The oldest method of drilling is to drill a vertical well. In this method,
a wellbore is drilled with as little deviance as possible directly towards
the reservoir; once it penetrates and goes through the reservoir, the well
is stopped and the drill string removed. At this point cement is poured down
the well to prevent hydrocarbons from flowing down the well once it is perforated.
Then the well is perforated, and the pressure in the formation forces the
oil out of the rock and up the pipe.
Directional drilling is a relatively new technology which allows a well to
be drilled along a predetermined path which is not vertical.
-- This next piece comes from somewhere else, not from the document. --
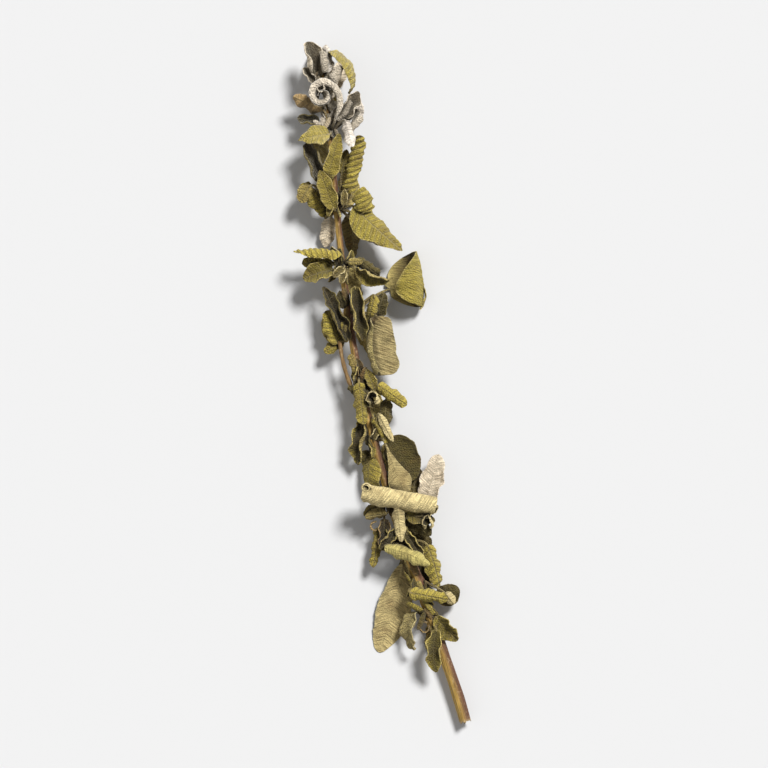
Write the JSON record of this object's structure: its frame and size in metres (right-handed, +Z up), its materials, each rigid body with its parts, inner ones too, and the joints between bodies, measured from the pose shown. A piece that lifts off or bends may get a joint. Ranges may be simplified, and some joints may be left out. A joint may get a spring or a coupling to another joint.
{
  "type": "dried sage stem",
  "caption": "Cut and dried leafy stem of common sage lying on its side, with curled, puckered leaves in whorls along a slender woody stem.",
  "frame": {"origin": "on the surface that the stem lies on, below the middle of the stem's outline as seen from above", "axes": "+Y along the stem from its cut end to its tip, +Z up from the surface"},
  "size_m": [0.0514, 0.2829, 0.0227],
  "materials": {
    "wood": "matt, dry bark",
    "green_leaf": "felted dry leaf",
    "grey_leaf": "felted, woolly young leaf"
  },
  "bodies": {
    "root": {"woody_stem": "wood", "whorl_01_lowest": "green_leaf", "whorl_02": "green_leaf", "whorl_03": "green_leaf", "whorl_04": "green_leaf", "whorl_05": "green_leaf", "whorl_06": "green_leaf", "whorl_07": "green_leaf", "whorl_08": "green_leaf", "whorl_09": "green_leaf", "side_shoot": "green_leaf", "whorl_10": "grey_leaf", "tip_tuft": "grey_leaf"}
  },
  "joints": []
}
A directional
well has the added benefits of being able to thread through a horizontal
strata, in order to obtain the most pipe-to-formation surface area. Directional
drilling is useful for a number of reasons, including
•sidetracking •offshore development drilling
•drilling to avoid geological problems •horizontal drilling
•controlling vertical holes •increasing oil pressure due to penetration
•drilling beneath inacessible locations
•drilling to reach oil in reservoirs which would be unreachable by vertical
Directional drilling must be approached carefully. It is not as risky as
it used to be due to special tools to help the well deviate in a controlled
manner and new technology to keep track of the directional of the well once
it has deviated. Often the target of the well is very precise and must not
be missed. There is a possibility of drilling many different wells from the
same well bore, which dramatically decreases pad size and increases possible
production from the well.
Horizontal drilling has the added advantage of being able to thread back
and forth through a horizontal reservoir to increase the formation penetration.
The horizontal technique combined with multilateral wells allow several formations
to be penetrated horizontally at once.
Recommendation: Directional Drilling with other necessary components added
Drill rigs vary dramatically depending on the depth and the type of formation
they are drilling through. Since this information is not offered in the absolute
for the ANWR region, it is only possible to speculate on the best rigs for
the job. Companies being looked at to supply possible rigs include Anadarko
After seismic exploration has taken place, one must go in and drill to to
find the the true dimensions of the well. Directional drilling with coring
is the best way to do this, making a minimum of holes and still determining
the dimensions of the well. This can be drilled from a fairly mobile, lightweight
rig. We are still researching exploration drilling techniques.
Drill Bits break down into categories:
Roller cone bits have one, two or three cones that have teeth sticking out
of them. The cones roll across the bottom of the hole and the teeth press
against the formation with enough pressure to exceed the compressive strength
of the rock. They’re made for rougher drilling conditions and less expensive;
they aren’t ideal for small holes, but they are very sensitive to the porosity
of the rock they are drilling through (drilling faster or slower depending
on the pore pressure) giving the drilling crew a good idea of changes in
pressure in the wellbore. Roller cone bits with steel teeth are called mill
tooth bits; they withstand high drilling stresses while tungsten carbide
bits can drill for long distances without wearing out. Tungsten bits are
more expensive; tungsten carbide insert bits have teeth coated with diamond,
which give them an even longer life.
Fixed cutter bits have no moving parts, and therefore only the cutting surfaces
become dull. Diamond fixed cutter drill bits produce small rock cuttings
called rock flour; they drill through the hardest formations, though slowly,
and are also extremely expensive. These bits are only used in formations
which have high compressive strength or are very abrasive and would destroy
other bits before they made much progress. PDC bits drill with a diamond
disk mounted on a tungsten carbide stud; they have the capability to drill
very fast (100 feet an hour) and are very costly. They can be built with
either steel or molded tungsten carbide bodies (matrix body). These bits
are made in many different shapes and can be made to drill directionally;
the shape also affects how many cutters can be mounted on the bit. Fishtail
bits are of very old design and only suitable for drilling in very soft formations.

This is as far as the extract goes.